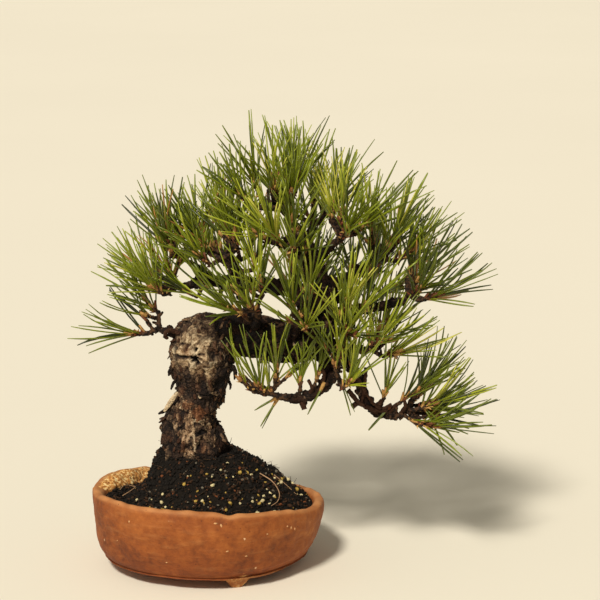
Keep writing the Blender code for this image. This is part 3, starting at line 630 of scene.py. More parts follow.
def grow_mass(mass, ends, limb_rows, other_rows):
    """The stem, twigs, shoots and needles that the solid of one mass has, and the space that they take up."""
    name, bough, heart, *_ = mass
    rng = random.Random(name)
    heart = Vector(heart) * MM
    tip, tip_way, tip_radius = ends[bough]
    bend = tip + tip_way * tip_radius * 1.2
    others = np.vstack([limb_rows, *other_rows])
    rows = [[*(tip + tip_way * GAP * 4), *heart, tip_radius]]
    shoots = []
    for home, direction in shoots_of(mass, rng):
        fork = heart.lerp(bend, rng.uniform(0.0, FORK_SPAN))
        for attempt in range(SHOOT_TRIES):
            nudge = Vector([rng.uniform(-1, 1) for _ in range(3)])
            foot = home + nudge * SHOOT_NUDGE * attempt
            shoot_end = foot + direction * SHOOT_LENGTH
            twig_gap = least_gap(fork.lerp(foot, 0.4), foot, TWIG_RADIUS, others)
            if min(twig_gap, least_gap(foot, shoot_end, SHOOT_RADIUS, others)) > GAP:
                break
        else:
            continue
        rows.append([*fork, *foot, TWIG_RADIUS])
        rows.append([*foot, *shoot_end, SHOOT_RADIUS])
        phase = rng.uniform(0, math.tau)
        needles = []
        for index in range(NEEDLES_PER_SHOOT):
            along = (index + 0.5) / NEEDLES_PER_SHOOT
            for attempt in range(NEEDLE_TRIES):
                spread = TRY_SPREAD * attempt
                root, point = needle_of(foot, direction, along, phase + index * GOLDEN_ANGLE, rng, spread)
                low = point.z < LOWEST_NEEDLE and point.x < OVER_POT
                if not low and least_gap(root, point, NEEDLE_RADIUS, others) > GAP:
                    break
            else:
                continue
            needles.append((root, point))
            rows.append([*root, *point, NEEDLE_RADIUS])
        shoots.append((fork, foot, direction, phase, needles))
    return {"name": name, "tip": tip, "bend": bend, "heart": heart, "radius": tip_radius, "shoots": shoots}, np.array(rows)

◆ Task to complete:
Copy out each line exactly as written.

◆ Result for this task:
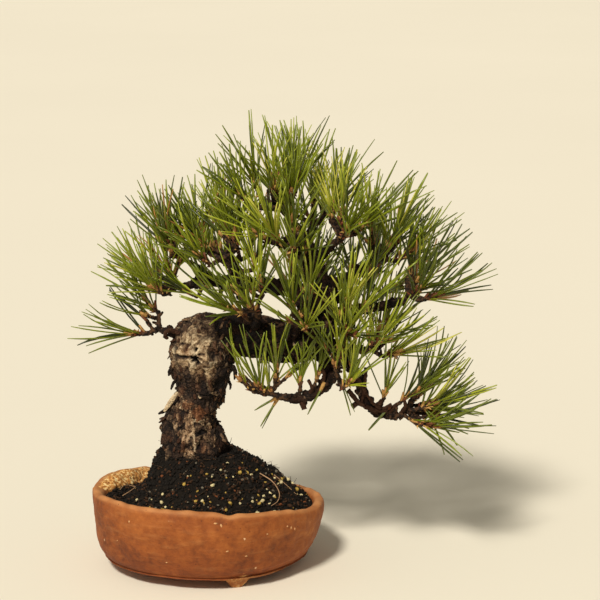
Keep writing the Blender code for this image. This is part 3, starting at line 630 of scene.py. More parts follow.
def grow_mass(mass, ends, limb_rows, other_rows):
    """The stem, twigs, shoots and needles that the solid of one mass has, and the space that they take up."""
    name, bough, heart, *_ = mass
    rng = random.Random(name)
    heart = Vector(heart) * MM
    tip, tip_way, tip_radius = ends[bough]
    bend = tip + tip_way * tip_radius * 1.2
    others = np.vstack([limb_rows, *other_rows])
    rows = [[*(tip + tip_way * GAP * 4), *heart, tip_radius]]
    shoots = []
    for home, direction in shoots_of(mass, rng):
        fork = heart.lerp(bend, rng.uniform(0.0, FORK_SPAN))
        for attempt in range(SHOOT_TRIES):
            nudge = Vector([rng.uniform(-1, 1) for _ in range(3)])
            foot = home + nudge * SHOOT_NUDGE * attempt
            shoot_end = foot + direction * SHOOT_LENGTH
            twig_gap = least_gap(fork.lerp(foot, 0.4), foot, TWIG_RADIUS, others)
            if min(twig_gap, least_gap(foot, shoot_end, SHOOT_RADIUS, others)) > GAP:
                break
        else:
            continue
        rows.append([*fork, *foot, TWIG_RADIUS])
        rows.append([*foot, *shoot_end, SHOOT_RADIUS])
        phase = rng.uniform(0, math.tau)
        needles = []
        for index in range(NEEDLES_PER_SHOOT):
            along = (index + 0.5) / NEEDLES_PER_SHOOT
            for attempt in range(NEEDLE_TRIES):
                spread = TRY_SPREAD * attempt
                root, point = needle_of(foot, direction, along, phase + index * GOLDEN_ANGLE, rng, spread)
                low = point.z < LOWEST_NEEDLE and point.x < OVER_POT
                if not low and least_gap(root, point, NEEDLE_RADIUS, others) > GAP:
                    break
            else:
                continue
            needles.append((root, point))
            rows.append([*root, *point, NEEDLE_RADIUS])
        shoots.append((fork, foot, direction, phase, needles))
    return {"name": name, "tip": tip, "bend": bend, "heart": heart, "radius": tip_radius, "shoots": shoots}, np.array(rows)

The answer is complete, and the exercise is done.